Bonds from Latin America ended Monday a bit wider, a New York-based trader said.

“It seems the market is now pricing in the recent ability to raise some funding from China as a signal they will make the payments on debt through 2015,” he said.

Venezuela-based PDVSA’s 2015 bonds finished the day up in the 84 area from 79, he said.

Perpetuals get attention

Looking to the Middle East, bonds were not as active as they were during the previous week, but there were “pockets of interest,” a London-based trader said.

Perpetual bonds were in one of the pockets, led by Dubai Islamic Bank PJSC’s notes, which closed at 99.37 bid, 99.87 offered on Friday and opened at par bid on Monday before hitting a high of 101 and closing at 100¼ bid, 100½ offered.

“They are on the road at the moment,” he said, referring to the lender’s roadshow for a dollar-denominated and benchmark-sized issue of Islamic bonds.

HSBC and Standard Chartered Bank are the joint structuring banks and Al Hilal Bank, Dubai Islamic Bank, Emirates NBD Capital, HSBC, National Bank of Abu Dhabi, Noor Bank, Sharjah Islamic Bank and Standard Chartered Bank are the joint lead managers for the Regulation S deal.

The roadshow ended Monday.

Qatar steadies

Spreads for Middle Eastern bonds moved slightly wider on Monday as a result of the decline in oil prices and the Treasury move, the London trader said

Meanwhile, Qatar – which has a large redemption set for next week – was steady in trading, as was Qatari Diar and its 2020 notes, he said.

Bahrain 2022s and 2023s retain decent support and demand,” he said. “Dar al Arkan Holdings was active with retail investors. The 2015 matures in about one month.”

Turkey tightens

From Turkey, credit default swaps started Monday’s session about 1 bp tighter, the analyst said.

“Overall, Turkey is still benefitting from lower oil prices, and we continue to see good trading activity in the country,” he said.

Bonds from Central and emerging Europe were mostly quiet, though spreads were wider by 5 bps to 8 bps on Friday’s Treasury move, he said.

Asia in focus

Asian bonds were weaker at the start of the session on Monday, with high-grade bonds widening 2 bps to 5 bps, as investors readied for new deals.

The new issue of notes from China’s Huarong Asset Management Co. Ltd. received some attention in trading on Monday.

The Beijing-based lender sold $3.2 billion of notes in three tranches due in 2018, 2020 and 2025, a market source said.

The $1.4 billion notes due 2025 that priced at Treasuries plus 360 bps, following talk of a spread of 370 bps, traded down on before rebounding into the Asian close, a trader said.
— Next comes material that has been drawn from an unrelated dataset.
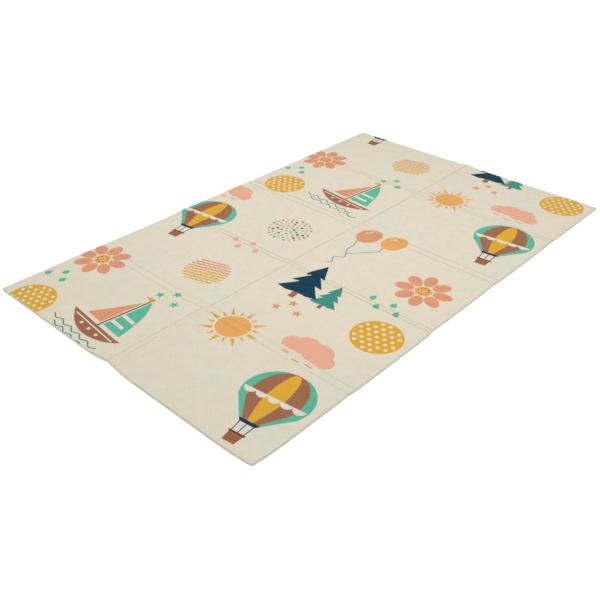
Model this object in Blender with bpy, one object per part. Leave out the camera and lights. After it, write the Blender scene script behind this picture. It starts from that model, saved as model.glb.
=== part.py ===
"""A folding foam play mat, lying open on the floor.

The mat is one sheet of closed-cell foam with rounded rims. Hot-pressed creases divide it into
five panels along its length and two across its width: a single crease runs down the middle, and
four double creases cross it. Each double crease is a pair of grooves with a strip of full
thickness between them, wide or narrow in turn, so that the mat folds back and forth. A mat that
has just been unfolded keeps low ridges along its creases, a slightly raised corner and panels
that have slid sideways by a hair, while the middle of every panel lies flat on the floor.

Axes: X runs along the length, Y across the width, Z up. The origin is on the floor under the
middle of the mat. All sizes are in metres.
"""

import math
from collections import namedtuple

import bmesh
import bpy

# The sheet
LENGTH = 2.0
WIDTH = 1.2
THICKNESS = 0.010
CORNER_RADIUS = 0.008
CORNER_STEPS = 4
RIM_ROUND = 0.0025
RIM_STEPS = 2

# The panels
PANELS_ALONG = 5
PANEL_LENGTH = LENGTH / PANELS_ALONG

# The pressed grooves, above and below, with a thin web of foam left between them
GROOVE_WIDTH = 0.008
UPPER_PRESS = 0.0022
LOWER_PRESS = 0.0040

# Where a groove runs out at the rim, the rim is drawn in a little
RIM_NOTCH = 0.0012
NOTCH_REACH = 0.020

# The double creases that cross the mat, counted from its -X end. strip is the distance between
# the two grooves, front_lift and back_lift are how high the crease stands off the floor at the -Y
# and the +Y rim, and reach is how far from a groove the sheet comes down to the floor again.
CrossCrease = namedtuple("CrossCrease", "number strip front_lift back_lift reach")
CROSS_CREASES = [
    CrossCrease(number=1, strip=0.030, front_lift=0.0010, back_lift=0.0005, reach=0.090),
    CrossCrease(number=2, strip=0.018, front_lift=0.0020, back_lift=0.0025, reach=0.110),
    CrossCrease(number=3, strip=0.030, front_lift=0.0025, back_lift=0.0005, reach=0.090),
    CrossCrease(number=4, strip=0.018, front_lift=0.0030, back_lift=0.0010, reach=0.130),
]

# The crease along the middle, whose ridge has a height of its own in each pair of panels
MIDDLE_LIFTS = (0.0170, 0.0075, 0.0070, 0.0035, 0.0070)
MIDDLE_REACH = 0.105
MIDDLE_SHARPNESS = 1.7
LIFT_BLEND = 0.140

# How far each pair of panels has slid along Y
PANEL_SLIPS = (0.0, -0.002, 0.002, 0.0, 0.0)
SLIP_BLEND = 0.024

# The raised corner, at the -X and -Y end
CORNER_LIFT = 0.0100
CORNER_REACH = 0.140

# Places of the loop cuts, as shares of a groove's half width and of a ridge's reach
GROOVE_CUTS = (-1.0, -0.5, 0.0, 0.5, 1.0)
CROSS_RIDGE_CUTS = (0.28, 0.6, 1.0)
MIDDLE_RIDGE_CUTS = (0.15, 0.36, 0.64, 1.0)
CORNER_CUTS = (0.25, 0.55, 1.0)
CUT_TOLERANCE = 1e-6

# The look of the bare foam
FOAM_COLOUR = (0.74, 0.69, 0.57, 1.0)
FOAM_ROUGHNESS = 0.6
SMOOTH_ANGLE = math.radians(40)


def crease_place(crease):
    """Where a double crease's middle lies along X."""
    return PANEL_LENGTH * crease.number - LENGTH / 2


def groove_places(crease):
    """Where the two grooves of a double crease lie along X, each with its side of the crease."""
    return [(crease_place(crease) + side * crease.strip / 2, side) for side in (-1, 1)]


def clamped(share):
    """A share kept between 0 and 1."""
    return min(max(share, 0.0), 1.0)


def along_panels(values, x, blend):
    """The value that the panels have at x, which changes smoothly across each double crease."""
    value = values[0]
    for crease, before, after in zip(CROSS_CREASES, values, values[1:]):
        share = clamped((x - crease_place(crease)) / blend + 0.5)
        value += (after - before) * share**2 * (3 - 2 * share)
    return value


def pressed(distance):
    """How deep a groove is at this distance from its middle, as a share of its full depth."""
    share = clamped(abs(distance) / (GROOVE_WIDTH / 2))
    return (1 + math.cos(math.pi * share)) / 2


def ridge(distance, lift, reach, sharpness=2.0):
    """Height of a ridge that is sharp at its crease and meets the floor smoothly at its reach."""
    return lift * max(0.0, 1 - distance / reach) ** sharpness


def lift_at(x, y):
    """How high the sheet stands off the floor. It is exactly zero in the middle of each panel."""
    middle_lift = along_panels(MIDDLE_LIFTS, x, LIFT_BLEND)
    heights = [ridge(abs(y), middle_lift, MIDDLE_REACH, MIDDLE_SHARPNESS)]
    back_share = clamped(y / WIDTH + 0.5)
    for crease in CROSS_CREASES:
        lift = crease.front_lift + back_share * (crease.back_lift - crease.front_lift)
        beside_strip = max(0.0, abs(x - crease_place(crease)) - crease.strip / 2)
        heights.append(ridge(beside_strip, lift, crease.reach))
    from_corner = math.hypot(x + LENGTH / 2, y + WIDTH / 2)
    heights.append(ridge(from_corner, CORNER_LIFT, CORNER_REACH))
    return math.hypot(*heights)


def drawn_in(place, half, depth):
    """Moves a place near the rim inward, by the full depth at the rim itself."""
    share = clamped((abs(place) - half) / NOTCH_REACH + 1)
    return place - math.copysign(depth * share, place)


def is_upright(edge):
    """Whether an edge of the slab runs up one of its corners."""
    return abs(edge.verts[0].co.z - edge.verts[1].co.z) > THICKNESS / 2


def round_edges(slab, edges, radius, steps):
    """Rounds these edges of the slab."""
    bmesh.ops.bevel(
        slab,
        geom=edges,
        offset=radius,
        segments=steps,
        profile=0.5,
        affect="EDGES",
    )


def rounded_slab():
    """The sheet before it is creased: a flat slab with rounded corners and rims."""
    slab = bmesh.new()
    bmesh.ops.create_cube(slab, size=1.0)
    bmesh.ops.scale(slab, vec=(LENGTH, WIDTH, THICKNESS), verts=slab.verts)
    bmesh.ops.translate(slab, vec=(0, 0, THICKNESS / 2), verts=slab.verts)
    corners = [edge for edge in slab.edges if is_upright(edge)]
    round_edges(slab, corners, CORNER_RADIUS, CORNER_STEPS)
    rims = [edge for edge in slab.edges if not is_upright(edge)]
    round_edges(slab, rims, RIM_ROUND, RIM_STEPS)
    return slab


def cuts_along():
    """Places along X of the loop cuts that shape the cross creases and the raised corner."""
    places = [share * CORNER_REACH - LENGTH / 2 for share in CORNER_CUTS]
    for crease in CROSS_CREASES:
        for groove, side in groove_places(crease):
            places += [groove + share * GROOVE_WIDTH / 2 for share in GROOVE_CUTS]
            places += [groove + side * share * crease.reach for share in CROSS_RIDGE_CUTS]
    return places


def cuts_across():
    """Places along Y of the loop cuts that shape the middle crease and the raised corner."""
    places = [share * CORNER_REACH - WIDTH / 2 for share in CORNER_CUTS]
    places += [share * GROOVE_WIDTH / 2 for share in GROOVE_CUTS]
    for side in (-1, 1):
        places += [side * share * MIDDLE_REACH for share in MIDDLE_RIDGE_CUTS]
    return places


def loop_cut(slab, place, normal):
    """Cuts a loop round the whole slab, square to normal, at this distance along it."""
    bmesh.ops.bisect_plane(
        slab,
        geom=slab.verts[:] + slab.edges[:] + slab.faces[:],
        dist=CUT_TOLERANCE,
        plane_co=[place * part for part in normal],
        plane_no=normal,
    )


def crease_sheet(slab):
    """Gives the slab its grooves and ridges, notches its rim and slides its panels sideways."""
    grooves = [groove for crease in CROSS_CREASES for groove, side in groove_places(crease)]
    for vert in slab.verts:
        x, y, z = vert.co
        cross = max(pressed(x - groove) for groove in grooves)
        middle = pressed(y)
        depth = max(cross, middle)
        lower = lift_at(x, y) + depth * LOWER_PRESS
        upper = lift_at(x, y) + THICKNESS - depth * UPPER_PRESS
        vert.co.x = drawn_in(x, LENGTH / 2, middle * RIM_NOTCH)
        slip = along_panels(PANEL_SLIPS, x, SLIP_BLEND)
        vert.co.y = drawn_in(y, WIDTH / 2, cross * RIM_NOTCH) + slip
        vert.co.z = lower + z / THICKNESS * (upper - lower)


def foam_material():
    """Matt cream film over foam, in its plain ground colour."""
    material = bpy.data.materials.new("foam")
    material.use_nodes = True
    shader = material.node_tree.nodes["Principled BSDF"]
    shader.inputs["Base Color"].default_value = FOAM_COLOUR
    shader.inputs["Roughness"].default_value = FOAM_ROUGHNESS
    shader.inputs["Metallic"].default_value = 0.0
    return material


def build_mat(collection):
    """Makes the mat's one object from the slab, its loop cuts and its creases."""
    slab = rounded_slab()
    for place in cuts_along():
        loop_cut(slab, place, (1, 0, 0))
    for place in cuts_across():
        loop_cut(slab, place, (0, 1, 0))
    crease_sheet(slab)
    mesh = bpy.data.meshes.new("mat")
    slab.to_mesh(mesh)
    slab.free()
    mesh.shade_smooth()
    mesh.set_sharp_from_angle(angle=SMOOTH_ANGLE)
    mesh.materials.append(foam_material())
    collection.objects.link(bpy.data.objects.new("mat", mesh))


def main():
    """Clears the scene and builds the mat in a collection of its own."""
    for obj in list(bpy.data.objects):
        bpy.data.objects.remove(obj)
    collection = bpy.data.collections.new("foam_play_mat")
    bpy.context.scene.collection.children.link(collection)
    build_mat(collection)


main()
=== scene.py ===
"""The looks of a folding foam play mat: its embossed foam sheet, pressed creases and print.

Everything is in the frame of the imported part: X runs along the length, Y across the width and Z
up from the floor. Sizes are in metres. The visual sheet has the part's outline and creases, with
a finer surface, and the printed shapes are thin films of ink that follow it through every crease.
"""

import math
from bisect import bisect_right
from collections import namedtuple

import bmesh
import bpy
from mathutils import Matrix, Vector, noise


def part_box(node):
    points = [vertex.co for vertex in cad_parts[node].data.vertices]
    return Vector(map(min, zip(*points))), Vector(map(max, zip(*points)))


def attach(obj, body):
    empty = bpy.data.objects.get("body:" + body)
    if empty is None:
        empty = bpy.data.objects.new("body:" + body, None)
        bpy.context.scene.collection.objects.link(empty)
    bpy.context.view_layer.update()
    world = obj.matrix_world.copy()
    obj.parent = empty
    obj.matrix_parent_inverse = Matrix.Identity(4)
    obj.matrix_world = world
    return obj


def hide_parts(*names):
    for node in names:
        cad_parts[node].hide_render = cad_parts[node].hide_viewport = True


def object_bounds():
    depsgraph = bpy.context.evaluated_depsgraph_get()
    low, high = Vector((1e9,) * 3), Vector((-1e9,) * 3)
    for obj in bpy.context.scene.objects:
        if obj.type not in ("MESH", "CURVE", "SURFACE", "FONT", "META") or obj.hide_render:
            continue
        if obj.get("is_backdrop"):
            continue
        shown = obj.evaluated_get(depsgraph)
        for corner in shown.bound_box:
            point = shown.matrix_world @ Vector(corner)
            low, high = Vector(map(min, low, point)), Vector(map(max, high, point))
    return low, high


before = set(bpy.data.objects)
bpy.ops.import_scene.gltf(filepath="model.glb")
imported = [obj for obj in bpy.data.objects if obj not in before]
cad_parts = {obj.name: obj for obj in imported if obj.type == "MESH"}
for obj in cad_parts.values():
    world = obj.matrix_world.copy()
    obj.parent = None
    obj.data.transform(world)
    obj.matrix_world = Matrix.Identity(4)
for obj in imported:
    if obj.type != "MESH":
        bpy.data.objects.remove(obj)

CAD_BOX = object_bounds()

# How far each pair of panels has slid along Y, as in the part
PANEL_SLIPS = (0.0, -0.002, 0.002, 0.0, 0.0)
SLIP_BLEND = 0.024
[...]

Credit Suisse, Standard Chartered Bank and Wing Lung Bank were the joint global coordinators. ABC International, BOC International, Bocom International, CCB International, China Merchants Securities, Citigroup, Credit Suisse, DBS Bank, Deutsche Bank, HSBC, ICBC, Jefferies, Morgan Stanley, Standard Chartered Bank and Wing Lung Bank were the joint bookrunners and joint lead managers for the Regulation S deal.

“China oil corporates held in, unchanged, despite oil continuing on its downward path,” he said. “China high-grade property names were 5 bps to 10 bps wider.”

Malaysian names wider

Bonds from Malaysia and its corporates were 3 bps to 8 bps wider, with sellers spotted.

Curves for high-yield sovereigns were unchanged to ¼ point higher, a trader said.

Indonesia’s 2045 traded to highs of 100¼, closing at par bid, 100¼ offered,” he said.

Asian property bonds

In other trading from Asia, high-yield property companies from China saw their bonds close between ½ point and ¾ point higher amid mostly buying, a trader said.

This came as Kaisa Group showed “no signs” of paying their coupon, he said.

“But retail demand remained solid,” he said.

China’s Logan Property Holdings Co. Ltd. rallied, he said.

China Construction sets talk

China Construction Bank set talk at Treasuries plus 195 bps for a five-year issue of notes, a market source said.

No other details were immediately available on Monday morning.

The issuer is based in Beijing.

Kexim gives guidance

Korea’s Kexim gave guidance for a two-tranche issue of dollar-denominated notes due in five and 10 years, a market source said.

The five-year notes were talked at a spread of Treasuries plus 105 bps.

The 10-year notes were talked at a spread of Treasuries plus 120 bps.

BofA Merrill Lynch, Barclays, Citigroup, Deutsche Bank, HSBC, JPMorgan and RBS are the bookrunners for the Securities and Exchange Commission-registered deal.

Mexico to issue notes

Mexico set talk for a two-tranche issue of notes due in 2025 and 2045, a market source said.

The tap of Mexico’s 3.6% notes due in 2025 was talked at Treasuries plus 175 bps.

The benchmark-sized notes due in 30 years were talked at a spread of Treasuries plus 225 bps.

BofA Merrill Lynch, Credit Suisse and Morgan Stanley are the bookrunners for the new deal.